U.N. members will now be under a “binding obligation” to halt “any financial transaction or any financial service that could contribute to North Korea’s illicit” nuclear and missile programs and weapons sales.

The United States believes North Korea gets huge amounts of money from abroad through “bulk cash transfers”.

“They are already subject to sanctions so they literally move money in suitcases full of cash,” said the U.N. envoy.

The resolution calls on U.N. states to “exercise vigilance” about North Korea’s diplomats.

“We know there have been diplomats out there cooking up deals, moving funds around and engaging in activities they shouldn’t,” said the U.N. envoy.

The resolution “will take the U.N. sanctions imposed on North Korea to the next level, breaking new ground and imposing significant new legal obligations,” said U.S. ambassador Susan Rice, who negotiated with China.

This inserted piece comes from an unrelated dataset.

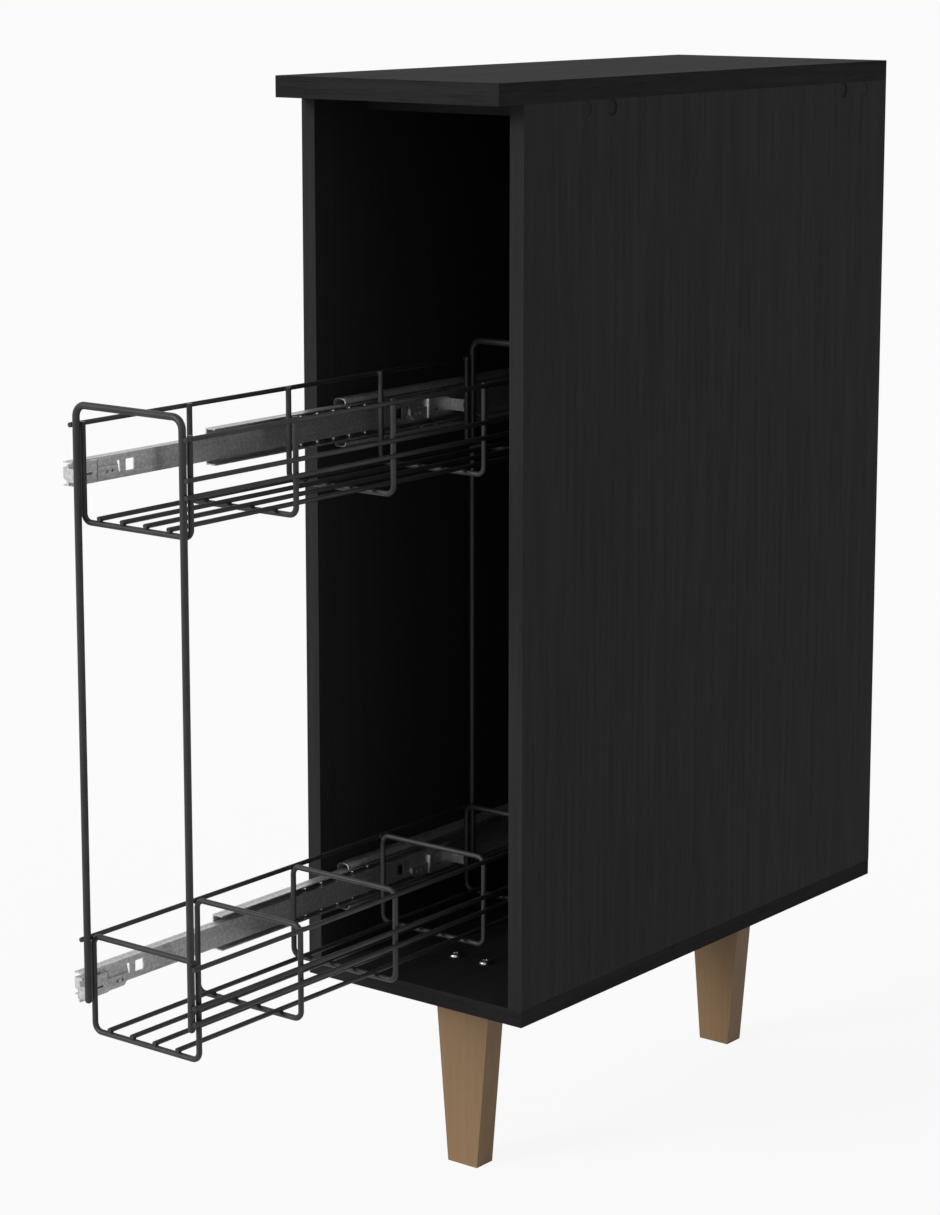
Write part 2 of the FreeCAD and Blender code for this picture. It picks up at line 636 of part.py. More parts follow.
# ---------------------------------------------------------------- rack wires
def hoop(level, y):
    """Cross wire of a basket: open at the top in the upper one, closed in the lower one."""
    floor_z = FLOOR_Z[level]
    rim_z = floor_z + RIM_HEIGHT
    corners = [
        (LEFT_POST_X, y, rim_z),
        (LEFT_POST_X, y, floor_z),
        (RIGHT_POST_X, y, floor_z),
        (RIGHT_POST_X, y, rim_z),
    ]
    return bent_wire(corners, HOOP_BEND_RADIUS, HOOP_DIAMETER, closed=(level == "lower"))


def runner(x, z, overhang):
    """Straight wire along a basket, overhang past the centres of its first and last hoop."""
    length = LAST_HOOP_Y - FIRST_HOOP_Y + 2 * overhang
    return rod((x, FIRST_HOOP_Y - overhang, z), Y_AXIS, RUNNER_DIAMETER, length)


def side_runners(level):
    """Name and wire of each wire along a basket's sides; they also carry the end frames."""
    floor_z = FLOOR_Z[level]
    offset = HOOP_RADIUS + RUNNER_RADIUS - WELD_BITE
    overhang = FRAME_STEP + FRAME_RADIUS - RUNNER_SHY
    left_x = LEFT_POST_X - offset
    right_x = RIGHT_POST_X + offset
    rim_z = floor_z + RIM_HEIGHT - RUNNER_RADIUS
    return {
        level + "_left_rim_wire": runner(left_x, rim_z, overhang),
        level + "_right_rim_wire": runner(right_x, rim_z, overhang),
        level + "_right_high_wire": runner(right_x, floor_z + HIGH_RUNNER_HEIGHT, overhang),
        level + "_right_low_wire": runner(right_x, floor_z + LOW_RUNNER_HEIGHT, overhang),
    }


def floor_wires(level):
    """Straight wires on top of the hoops' floor bars."""
    z = FLOOR_Z[level] + HOOP_RADIUS + RUNNER_RADIUS - WELD_BITE
    middle = (LEFT_POST_X + RIGHT_POST_X) / 2 + FLOOR_WIRE_SHIFT
    half_span = FLOOR_WIRE_PITCH * (FLOOR_WIRE_COUNT - 1) / 2
    places = spread(middle - half_span, middle + half_span, FLOOR_WIRE_COUNT)
    return [runner(x, z, HOOP_RADIUS) for x in places]


def end_frame(y):
    """Upside-down U of thicker wire with rounded feet, welded between the side wires of both baskets."""
    foot_z = FLOOR_Z["lower"] + FRAME_ABOVE_FLOOR + FRAME_RADIUS
    top_z = FLOOR_Z["upper"] + RIM_HEIGHT + FRAME_ABOVE_RIM
    left_x = LEFT_POST_X - HOOP_RADIUS + FRAME_RADIUS
    right_x = RIGHT_POST_X + HOOP_RADIUS - FRAME_RADIUS
    corners = [(left_x, y, foot_z), (left_x, y, top_z), (right_x, y, top_z), (right_x, y, foot_z)]
    wire = bent_wire(corners, FRAME_BEND_RADIUS, FRAME_DIAMETER)
    ends = [Part.makeSphere(FRAME_RADIUS, FreeCAD.Vector(*corner)) for corner in (corners[0], corners[3])]
    return wire.fuse(ends).removeSplitter()


# ---------------------------------------------------------------- build
def build_carcass():
    save("left_side_panel", side_panel(-1))
    save("right_side_panel", side_panel(1))
    save("bottom_board", bottom_board())
    save("worktop", worktop())
    save("back_panel", back_panel())
    save("front_top_rail", top_rail(FRONT_RAIL_Y))
    save("rear_top_rail", top_rail(REAR_RAIL_Y))
    for name, y in leg_places().items():
        save(name + "_leg", leg(y))
    save("leg_screws", *leg_screws())
    save("bottom_board_screws", *bottom_screws())
    save("worktop_screws", *worktop_screws())
    save("rail_screws", *(rail_screws(-1) + rail_screws(1)))
    save("screw_caps", *(caps(-1) + caps(1)))


def build_slides():
    for level in FLOOR_Z:
        save(level + "_slide_outer_member", outer_member(level))
        save(level + "_slide_middle_member", middle_member(level))
        save(level + "_slide_inner_member", inner_member(level))
        for place, maker in (("outer", outer_cage), ("inner", inner_cage)):
            cage, balls = maker(level)
            save("%s_slide_%s_cage" % (level, place), cage)
            save("%s_slide_%s_balls" % (level, place), *balls)
    save("slide_screws", *(slide_screws("lower") + slide_screws("upper")))
    save("slide_bumpers", bumper("lower"), bumper("upper"))


def build_rack():
    save("front_frame", end_frame(FIRST_HOOP_Y - FRAME_STEP))
    save("rear_frame", end_frame(LAST_HOOP_Y + FRAME_STEP))
    for level in FLOOR_Z:
        save(level + "_front_bracket", bracket(level, FIRST_HOOP_Y, 1))
        save(level + "_rear_bracket", bracket(level, LAST_HOOP_Y, -1))
        save(level + "_floor_wires", *floor_wires(level))
        for name, wire in side_runners(level).items():
            save(name, wire)
        for index, y in enumerate(spread(FIRST_HOOP_Y, LAST_HOOP_Y, HOOP_COUNT)):
            save("%s_hoop_%d" % (level, index + 1), hoop(level, y))


os.makedirs(PARTS_FOLDER, exist_ok=True)
build_carcass()
build_slides()
build_rack()
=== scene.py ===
import json
import math
import random

import bmesh
import bpy
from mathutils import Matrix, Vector, noise

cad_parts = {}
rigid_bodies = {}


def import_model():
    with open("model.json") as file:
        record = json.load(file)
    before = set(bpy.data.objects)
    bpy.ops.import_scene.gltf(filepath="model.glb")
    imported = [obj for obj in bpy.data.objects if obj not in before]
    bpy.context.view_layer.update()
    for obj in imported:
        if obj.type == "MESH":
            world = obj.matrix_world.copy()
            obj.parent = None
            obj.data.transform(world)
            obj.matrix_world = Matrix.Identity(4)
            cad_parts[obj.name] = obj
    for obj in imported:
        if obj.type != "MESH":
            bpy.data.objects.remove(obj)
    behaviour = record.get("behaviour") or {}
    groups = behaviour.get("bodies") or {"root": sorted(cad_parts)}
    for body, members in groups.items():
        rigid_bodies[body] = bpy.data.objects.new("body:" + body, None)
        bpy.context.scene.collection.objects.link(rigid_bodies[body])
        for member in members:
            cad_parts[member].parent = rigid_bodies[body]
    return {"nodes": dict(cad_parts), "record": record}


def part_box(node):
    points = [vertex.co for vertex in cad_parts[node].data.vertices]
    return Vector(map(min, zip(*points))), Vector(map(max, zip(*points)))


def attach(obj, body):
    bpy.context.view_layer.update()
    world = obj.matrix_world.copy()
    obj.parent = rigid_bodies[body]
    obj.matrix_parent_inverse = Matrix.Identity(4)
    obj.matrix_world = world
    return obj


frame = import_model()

MM = 0.001
SAME_POINT = 0.001 * MM          # vertices this near are one

# camera at the photograph's viewing angle
CAMERA_PLACE = (1.3908, -1.7754, 0.9144)
CAMERA_YAW = 38.078
CAMERA_DIP = 9.937
CAMERA_LENS = 92.92
CAMERA_SHIFT = -0.1
CAMERA_SENSOR = 36.0
LEVEL_VIEW = 90.0               # tilt at which a camera looks level

# plain studio light
WORLD_LEVEL = 0.42
WHITE = (1.0, 1.0, 1.0, 1.0)
SUN_STRENGTH = 2.2
SUN_SIZE = 24.0
SUN_FROM = (-0.45, -1.0, 0.45)
FLOOR_SIZE = 120.0
FLOOR_COLOUR = (0.9, 0.9, 0.9, 1.0)
FLOOR_GLOW = 0.9                # share of the floor that is plain white to the camera

nodes = frame["nodes"]
slot_of = {row["node"]: row["material_slot"] for row in frame["record"]["subparts"]}

for spare in [o for o in bpy.data.objects if o.name in ("Cube", "Light", "Camera")]:
    bpy.data.objects.remove(spare)
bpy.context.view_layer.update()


def new_object(name, data):
    made = bpy.data.objects.new(name, data)
    bpy.context.scene.collection.objects.link(made)
    return made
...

“This is likely to make North Korea very mad, but the council had to act and it does have China on board,” said another senior U.N. diplomat.

Yun, at the Ploughshares Fund, said “it is going to be extremely difficult to prevent North Korea from doing what it wants to do.”

He said it was no accident that Kim Jong-un, still a newcomer to leadership, had allowed the nuclear blast with new governments in South Korea and Japan and President Barack Obama just starting a second term.

The North moved “to basically keep everybody off balance before anyone can get into place. This is kind of a test in itself of the governments’ response.”

The United States had to seek “robust” sanctions and China had no choice but to agree as it is a permanent Security Council member, said Yun.

But to have any impact on North Korea, the United States and China, which has traditionally shielded its ally, must agree a plan of action with South Korea and Japan, he said.